To do :: Give back the entire listing verbatim.

·····

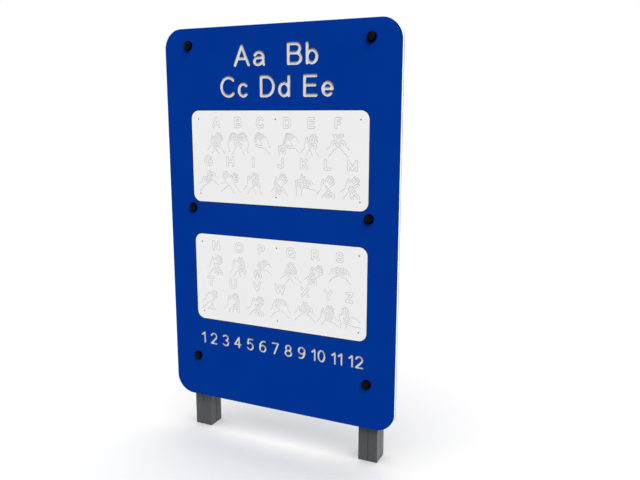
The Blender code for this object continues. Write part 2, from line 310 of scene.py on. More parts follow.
strokes = {
    "A": [along((0, 0), (0.43, 1), (0.86, 0)), along((0.15, 0.34), (0.71, 0.34))],
    "B": [along((0, 0), (0, 1), (0.4, 1), (0.44, 0.765, 0.24, 0.235, 90, -90), (0, 0.53)),
          along((0.4, 0.53), (0.46, 0.265, 0.28, 0.265, 90, -90), (0, 0))],
    "C": [along((0.45, 0.5, 0.45, 0.5, 45, 315))],
    "D": [along((0, 0), (0, 1), (0.28, 1), (0.3, 0.5, 0.46, 0.5, 90, -90), (0, 0))],
    "E": [along((0.68, 0), (0, 0), (0, 1), (0.66, 1)), along((0, 0.53), (0.6, 0.53))],
    "F": [along((0, 0), (0, 1), (0.6, 1)), along((0, 0.52), (0.5, 0.52))],
    "G": [along((0.46, 0.5, 0.46, 0.5, 45, 320), (0.9, 0.22), (0.9, 0.46), (0.54, 0.46))],
    "H": [along((0, 0), (0, 1)), along((0.8, 0), (0.8, 1)), along((0, 0.52), (0.8, 0.52))],
    "I": [along((0, 0), (0, 1))],
    "J": [along((0.56, 1), (0.56, 0.35), (0.28, 0.29, 0.28, 0.29, 0, -170))],
    "K": [along((0, 0), (0, 1)), along((0.74, 1), (0, 0.36)), along((0.27, 0.59), (0.78, 0))],
    "L": [along((0, 1), (0, 0), (0.6, 0))],
    "M": [along((0, 0), (0, 1), (0.48, 0.06), (0.96, 1), (0.96, 0))],
    "N": [along((0, 0), (0, 1), (0.8, 0), (0.8, 1))],
    "O": [along((0.48, 0.5, 0.48, 0.5, 0, 360))],
    "P": [along((0, 0), (0, 1), (0.4, 1), (0.42, 0.725, 0.28, 0.275, 90, -90), (0, 0.45))],
    "Q": [along((0.48, 0.5, 0.48, 0.5, 0, 360)), along((0.56, 0.26), (0.94, -0.06))],
    "R": [along((0, 0), (0, 1), (0.42, 1), (0.46, 0.74, 0.27, 0.26, 90, -90), (0, 0.48)),
          along((0.42, 0.48), (0.78, 0))],
    "S": [along((0.37, 0.745, 0.34, 0.255, 25, 265), (0.38, 0.245, 0.37, 0.245, 85, -155))],
    "T": [along((0, 1), (0.84, 1)), along((0.42, 1), (0.42, 0))],
    "U": [along((0, 1), (0, 0.4), (0.39, 0.36, 0.39, 0.36, 180, 360), (0.78, 1))],
    "V": [along((0, 1), (0.43, 0), (0.86, 1))],
    "W": [along((0, 1), (0.29, 0), (0.59, 0.94), (0.89, 0), (1.18, 1))],
    "X": [along((0, 0), (0.82, 1)), along((0, 1), (0.82, 0))],
    "Y": [along((0, 1), (0.42, 0.45), (0.84, 1)), along((0.42, 0.45), (0.42, 0))],
    "Z": [along((0.03, 1), (0.76, 1), (0, 0), (0.78, 0))],
    "a": [along((0.28, 0.4, 0.27, 0.24, 155, 0), (0.55, 0.08), (0.58, 0)),
          along((0.55, 0.36), (0.2, 0.175, 0.2, 0.175, 90, 270), (0.34, 0.02), (0.55, 0.17))],
    "b": [along((0, 0), (0, 1)), along((0.28, 0.32, 0.28, 0.32, 0, 360))],
    "c": [along((0.27, 0.32, 0.27, 0.32, 45, 315))],
    "d": [along((0.56, 0), (0.56, 1)), along((0.28, 0.32, 0.28, 0.32, 0, 360))],
    "e": [along((0.01, 0.33), (0.55, 0.33), (0.28, 0.32, 0.27, 0.32, 0, 315))],
    "0": [along((0.3, 0.5, 0.3, 0.5, 0, 360))],
    "1": [along((0, 0.76), (0.28, 1), (0.28, 0))],
    "2": [along((0.3, 0.71, 0.29, 0.29, 165, -35), (0, 0), (0.6, 0))],
    "3": [along((0.28, 0.755, 0.26, 0.245, 150, -85), (0.28, 0.255, 0.3, 0.255, 85, -150))],
    "4": [along((0.46, 0), (0.46, 1), (0, 0.3), (0.64, 0.3))],
    "5": [along((0.56, 1), (0.12, 1), (0.05, 0.54), (0.29, 0.32, 0.31, 0.32, 120, -150))],
    "6": [along((0.31, 0.3, 0.3, 0.3, 0, 360)), along((0.42, 0.42, 0.41, 0.58, 195, 70))],
    "7": [along((0, 1), (0.6, 1), (0.18, 0))],
    "8": [along((0.31, 0.75, 0.25, 0.25, 0, 360)), along((0.31, 0.255, 0.31, 0.255, 0, 360))],
    "9": [along((0.31, 0.7, 0.3, 0.3, 0, 360)), along((0.2, 0.58, 0.41, 0.58, 15, -110))],
}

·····

Full solution ::
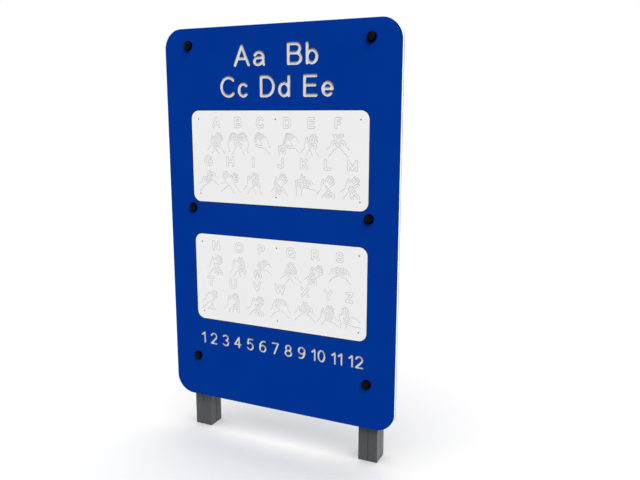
The Blender code for this object continues. Write part 2, from line 310 of scene.py on. More parts follow.
strokes = {
    "A": [along((0, 0), (0.43, 1), (0.86, 0)), along((0.15, 0.34), (0.71, 0.34))],
    "B": [along((0, 0), (0, 1), (0.4, 1), (0.44, 0.765, 0.24, 0.235, 90, -90), (0, 0.53)),
          along((0.4, 0.53), (0.46, 0.265, 0.28, 0.265, 90, -90), (0, 0))],
    "C": [along((0.45, 0.5, 0.45, 0.5, 45, 315))],
    "D": [along((0, 0), (0, 1), (0.28, 1), (0.3, 0.5, 0.46, 0.5, 90, -90), (0, 0))],
    "E": [along((0.68, 0), (0, 0), (0, 1), (0.66, 1)), along((0, 0.53), (0.6, 0.53))],
    "F": [along((0, 0), (0, 1), (0.6, 1)), along((0, 0.52), (0.5, 0.52))],
    "G": [along((0.46, 0.5, 0.46, 0.5, 45, 320), (0.9, 0.22), (0.9, 0.46), (0.54, 0.46))],
    "H": [along((0, 0), (0, 1)), along((0.8, 0), (0.8, 1)), along((0, 0.52), (0.8, 0.52))],
    "I": [along((0, 0), (0, 1))],
    "J": [along((0.56, 1), (0.56, 0.35), (0.28, 0.29, 0.28, 0.29, 0, -170))],
    "K": [along((0, 0), (0, 1)), along((0.74, 1), (0, 0.36)), along((0.27, 0.59), (0.78, 0))],
    "L": [along((0, 1), (0, 0), (0.6, 0))],
    "M": [along((0, 0), (0, 1), (0.48, 0.06), (0.96, 1), (0.96, 0))],
    "N": [along((0, 0), (0, 1), (0.8, 0), (0.8, 1))],
    "O": [along((0.48, 0.5, 0.48, 0.5, 0, 360))],
    "P": [along((0, 0), (0, 1), (0.4, 1), (0.42, 0.725, 0.28, 0.275, 90, -90), (0, 0.45))],
    "Q": [along((0.48, 0.5, 0.48, 0.5, 0, 360)), along((0.56, 0.26), (0.94, -0.06))],
    "R": [along((0, 0), (0, 1), (0.42, 1), (0.46, 0.74, 0.27, 0.26, 90, -90), (0, 0.48)),
          along((0.42, 0.48), (0.78, 0))],
    "S": [along((0.37, 0.745, 0.34, 0.255, 25, 265), (0.38, 0.245, 0.37, 0.245, 85, -155))],
    "T": [along((0, 1), (0.84, 1)), along((0.42, 1), (0.42, 0))],
    "U": [along((0, 1), (0, 0.4), (0.39, 0.36, 0.39, 0.36, 180, 360), (0.78, 1))],
    "V": [along((0, 1), (0.43, 0), (0.86, 1))],
    "W": [along((0, 1), (0.29, 0), (0.59, 0.94), (0.89, 0), (1.18, 1))],
    "X": [along((0, 0), (0.82, 1)), along((0, 1), (0.82, 0))],
    "Y": [along((0, 1), (0.42, 0.45), (0.84, 1)), along((0.42, 0.45), (0.42, 0))],
    "Z": [along((0.03, 1), (0.76, 1), (0, 0), (0.78, 0))],
    "a": [along((0.28, 0.4, 0.27, 0.24, 155, 0), (0.55, 0.08), (0.58, 0)),
          along((0.55, 0.36), (0.2, 0.175, 0.2, 0.175, 90, 270), (0.34, 0.02), (0.55, 0.17))],
    "b": [along((0, 0), (0, 1)), along((0.28, 0.32, 0.28, 0.32, 0, 360))],
    "c": [along((0.27, 0.32, 0.27, 0.32, 45, 315))],
    "d": [along((0.56, 0), (0.56, 1)), along((0.28, 0.32, 0.28, 0.32, 0, 360))],
    "e": [along((0.01, 0.33), (0.55, 0.33), (0.28, 0.32, 0.27, 0.32, 0, 315))],
    "0": [along((0.3, 0.5, 0.3, 0.5, 0, 360))],
    "1": [along((0, 0.76), (0.28, 1), (0.28, 0))],
    "2": [along((0.3, 0.71, 0.29, 0.29, 165, -35), (0, 0), (0.6, 0))],
    "3": [along((0.28, 0.755, 0.26, 0.245, 150, -85), (0.28, 0.255, 0.3, 0.255, 85, -150))],
    "4": [along((0.46, 0), (0.46, 1), (0, 0.3), (0.64, 0.3))],
    "5": [along((0.56, 1), (0.12, 1), (0.05, 0.54), (0.29, 0.32, 0.31, 0.32, 120, -150))],
    "6": [along((0.31, 0.3, 0.3, 0.3, 0, 360)), along((0.42, 0.42, 0.41, 0.58, 195, 70))],
    "7": [along((0, 1), (0.6, 1), (0.18, 0))],
    "8": [along((0.31, 0.75, 0.25, 0.25, 0, 360)), along((0.31, 0.255, 0.31, 0.255, 0, 360))],
    "9": [along((0.31, 0.7, 0.3, 0.3, 0, 360)), along((0.2, 0.58, 0.41, 0.58, 15, -110))],
}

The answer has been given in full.